The problem with television media is that many news stories aren't easily relayed in a few sentences and that's all the time a news show is going to give it. If you want to actually know what happened it may require the reading of paragraphs. We see it all the time on this message board. Someone types 2,3,4 paragraphs about something and the response is..."I'm not reading all of that!"

The print media or a documentary are the only places you're going to get the full picture.

The fact that you need to seek both liberal and conservative sources proves my point, in both print and television. The attempt to be objective in reporting is a lost ethic. Rather, what is characterized as news is often opinion biased. Its fine to report on others’ opinions and to add third party opinions to news, but today we see the source influence the story.
 
The fact that you need to seek both liberal and conservative sources proves my point, in both print and television. The attempt to be objective in reporting is a lost ethic. Rather, what is characterized as news is often opinion biased. Its fine to report on others’ opinions and to add third party opinions to news, but today we see the source influence the story.
I would say that your opinion on the news and news sources being either liberal and/or conservative has been formed from politically motivated sources, not from any objectively measured basis. It is also rich that it has been sources that make no attempt to be objective that have attached and labeled the MSM as being liberal and bias. Thus is the world in which we live.

Objectivity is in the eye of the beholder. Two people can witness the same event and being totally objective, give differing accounts of what happened. That has been and forever will be the case. What people today have a problem separating is that which IS news and that which IS opinion/entertainment. We have both streamed at us 24/7/365. In 1970 you most likely received a daily newspaper, 30 minutes of local news, weather and sports and 30 minutes of national news a day. If you wanted the conservative slant on events you grabbed a copy of The National Review, if you wanted the liberal slant you picked up Harper's. Today if you turn on any "news channel" you will get perhaps 5 minutes of news, 40 minutes of opinion and 15 minutes of commercials every hour.
Conservatives have labeled the MSM as "liberal" but objective reviews finds those sources to have minimal bias.

 
I would say that your opinion on the news and news sources being either liberal and/or conservative has been formed from politically motivated sources, not from any objectively measured basis.
If you only seek conservative or only seek liberal sources for news and information then you're not interested in truth, you're interested in hearing only what you want to hear.
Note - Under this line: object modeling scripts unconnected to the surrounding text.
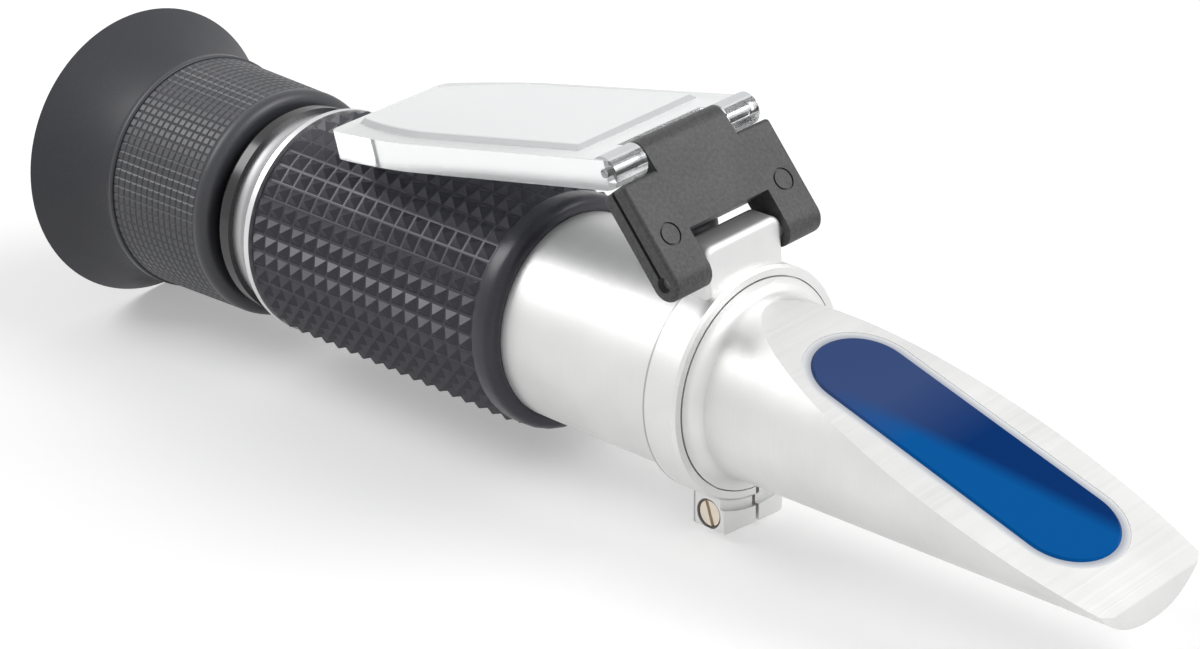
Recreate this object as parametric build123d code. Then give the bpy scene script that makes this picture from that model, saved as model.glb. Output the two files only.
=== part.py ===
from build123d import *
import math
import os

# Antifreeze refractometer: a hand-held optical tube with a slanted prism face,
# a folding clear cover plate on a two-pivot link, and a turning focus ring.
# Frame: +X from the eyecup to the prism tip, +Z up, origin under the middle of
# the instrument on the surface that it lies on. Lengths are in millimetres.

os.makedirs("parts", exist_ok=True)

# Lengths along the tube, from the eyecup rim to the prism tip
EYECUP_LENGTH = 11.8
FOCUS_RING_LENGTH = 19.3
FOCUS_GAP = 1.5
BUSH_FLANGE = 2.3
FERRULE_LENGTH = 5.2
GRIP_LENGTH = 44.6
BARE_BARREL_LENGTH = 24.55
CLAMP_WIDTH = 4.75
CLAMP_OVERHANG = 0.5
NOSE_LENGTH = 55.5

# Radii of what shows
EYECUP_RADIUS = 19.8
EYECUP_NECK_RADIUS = 15.2
FOCUS_LIP_RADIUS = 16.0
FOCUS_RING_REAR_RADIUS = 15.7
FOCUS_RING_FRONT_RADIUS = 15.2
BUSH_RADIUS = 13.9
FERRULE_REAR_RADIUS = 13.2
FERRULE_RIM_RADIUS = 14.8
GRIP_TIP_RADIUS = 15.0
GRIP_COLLAR_RADIUS = 14.6
BARREL_RADIUS = 12.75
CLAMP_RADIUS = 13.95
NOSE_COLLAR_RADIUS = 12.6
NOSE_NECK_RADIUS = 10.87
NOSE_TIP_RADIUS = 10.25

# Fits
RUN = 0.05
SEAT = 0.02
FILM = 0.1

# Barrel
BARREL_WALL = 2.5
BARREL_CHAMFER = 0.3

# Eyecup
EYECUP_WALL = 1.6
EYECUP_FLOOR = 1.6
EYECUP_CURVE = 1.6
EYECUP_HOLLOW = 0.4
EYECUP_STATIONS = 6
EYE_HOLE_RADIUS = 8.0

# Ferrule and grip pattern
FERRULE_RIM = 0.9
FERRULE_HOLLOW = 0.45
GRIP_ROWS = 17
GRIP_GROOVE_DEPTH = 0.8
GRIP_REAR_BAND = 0.1
GRIP_COLLAR_LENGTH = 3.3
GRIP_COLLAR_GROOVE = 0.2
GRIP_COLLAR_EDGE = 0.35
GRIP_NOSE_RADIUS = 1.3

# Guide bush, eyepiece tube and what it holds
BUSH_SPIGOT = 5.0
BUSH_SPIGOT_WALL = 1.35
TUBE_GAP = 0.35
TUBE_WALL = 1.4
TUBE_REACH = 9.4
TUBE_SLEEVE_RADIUS = 12.0
TUBE_FLANGE = 1.7
TUBE_FLANGE_RADIUS = 13.2
TUBE_LIP_RADIUS = 7.0
TUBE_LIP = 1.2
TUBE_SLEEVE_SETBACK = 0.4
BUSH_ROUNDING = 0.7
FOCUS_LIP = 1.0
FOCUS_LIP_ROUNDING = 0.25
FOCUS_RING_SHOULDER = 1.9
FOCUS_RING_ROUNDING = 1.3
O_RING_SECTION = 0.55
O_RING_FROM_FRONT = 1.5
EYE_LENS_EDGE = 2.2
EYE_LENS_BULGE = 1.3
FIELD_LENS_EDGE = 1.8
FIELD_LENS_BULGE = 1.2
LENS_LAND = 0.9
SHIM_WIDTH = 0.7
SHIM_LENGTH = 1.5
LENS_SPACER = 7.0
LENS_SPACER_WALL = 0.8
LENS_RETAINER = 1.6
LENS_RETAINER_WALL = 1.4
FOCUS_LEAD = 6.0
FOCUS_TURN_IN = 60
FOCUS_TURN_OUT = 110

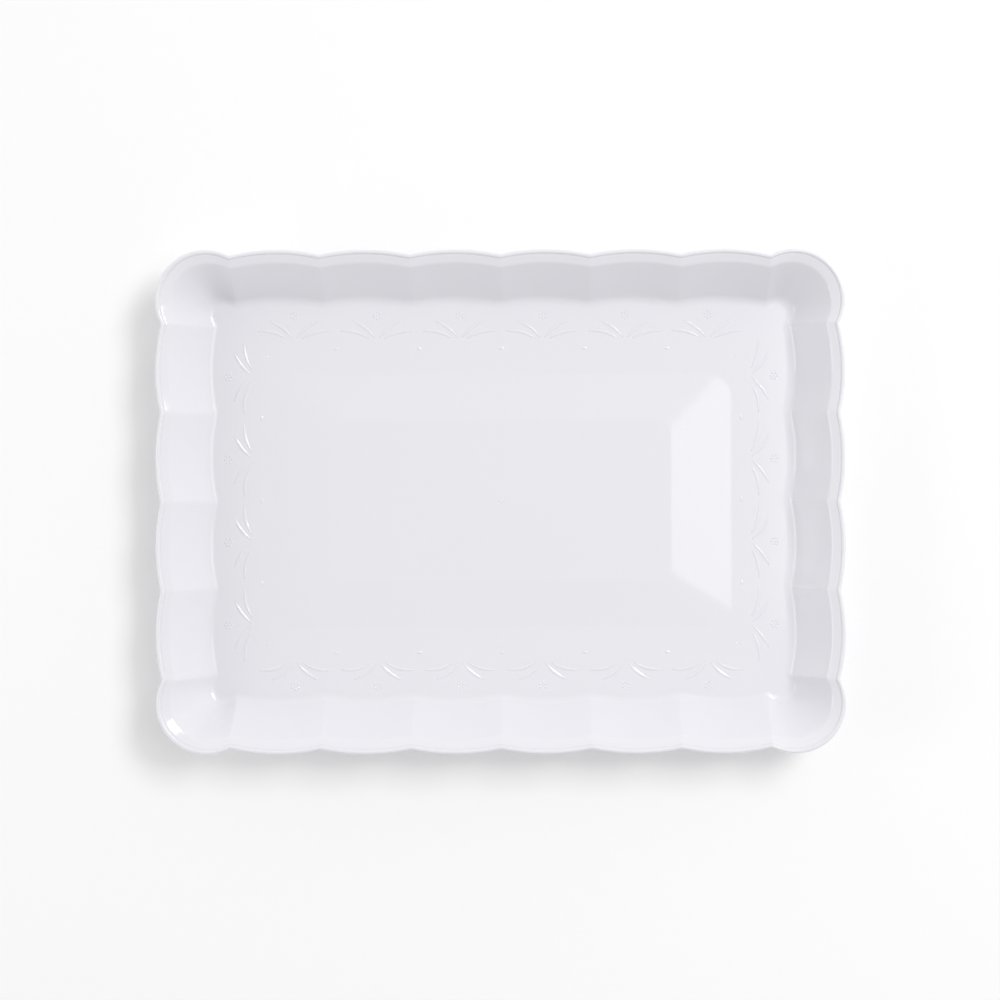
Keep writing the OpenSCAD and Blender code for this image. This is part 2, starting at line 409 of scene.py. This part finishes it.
def whiteMoulding(name, roughness, grain=1.0):
    look = plasticLook
    material = bpy.data.materials.new(name)
    material.use_nodes = True
    material.node_tree.nodes.clear()
    tree = Tree(material.node_tree)
    coords = tree.node("ShaderNodeTexCoord").out("Object")

    def noise(scale, detail):
        return tree.node("ShaderNodeTexNoise", {"noise_dimensions": "3D"},
                         {"Vector": coords, "Scale": scale, "Detail": detail, "Roughness": 0.5}).out(0)

    drift = noise(look["waveSize"], 2.0)
    fine = noise(look["grainSize"], 3.0)
    colour = tree.node("ShaderNodeMix", {"data_type": "RGBA"},
                       {0: drift, 6: look["pale"], 7: look["cool"]}).out(2)
    normal = tree.node("ShaderNodeSeparateXYZ", {}, {0: tree.node("ShaderNodeNewGeometry").out("Normal")})
    under = (normal.out("Z") * -look["underTurn"]).maths("MINIMUM", 1.0).maths("MAXIMUM", 0.0)
    rough = roughness + look["roughnessDrift"] * drift + under * (look["underRoughness"] - roughness)
    rough = rough + (fine - 0.5) * look["roughnessGrain"] * grain
    height = drift * look["waveHeight"] + fine * look["grainHeight"] * grain
    bump = tree.node("ShaderNodeBump", {}, {"Height": height, "Strength": 1.0, "Distance": 1.0})
    shader = tree.node("ShaderNodeBsdfPrincipled", {}, {
        "Base Color": colour, "Roughness": rough, "Normal": bump, "IOR": 1.5})
    tree.node("ShaderNodeOutputMaterial", {}, {"Surface": shader})
    return material


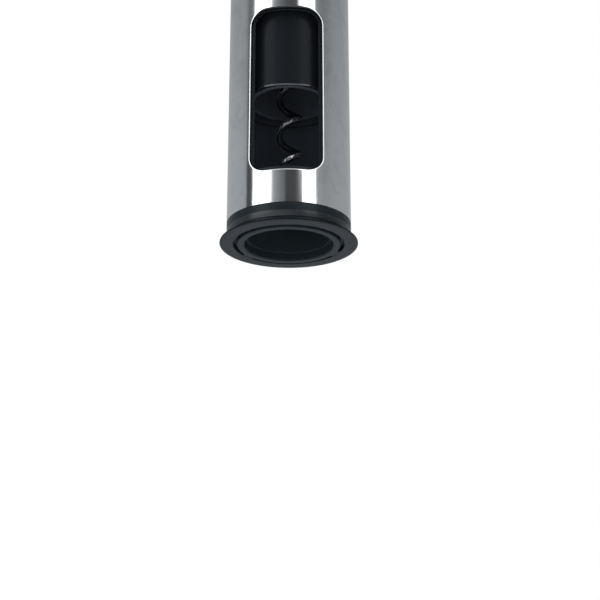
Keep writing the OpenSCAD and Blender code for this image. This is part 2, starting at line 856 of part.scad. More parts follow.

Yeah, well, I was only responding to your comment.
 
Here is an opinion that is pertinent to this discussion of journalism's demise:
"Tronc, of course, is the successor to the old Tribune company. That was the company that when I first got to the Daily News in 1987 was running the Daily News and provoked a strike of the 2,500 employees of the newspaper back then. And back then, I would say in the late 80s, early 1990s, there were about 450 people in the newsroom. I think there were more in the 50s, but by the late 80s and beginning of the 90s, we had about 450. So to go now to 45 — one tenth of the staff — you’ve got to think that New York City back then had maybe seven, seven and a half million people. Today, New York City has eight and a half million people. So you’re talking about a much bigger city, many fewer reporters. It’s just a tragedy, what’s happening to the newspaper business. Not the fact that papers are not publishing as many papers, because obviously they have websites, but that the staffs continue to shrink of the people who are actually producing original news. It’s ludicrous to think that you can put out a major news site covering New York City with just 45 people."
Juan Gonzales

Obviously this corporation doesn't really take journalism seriously.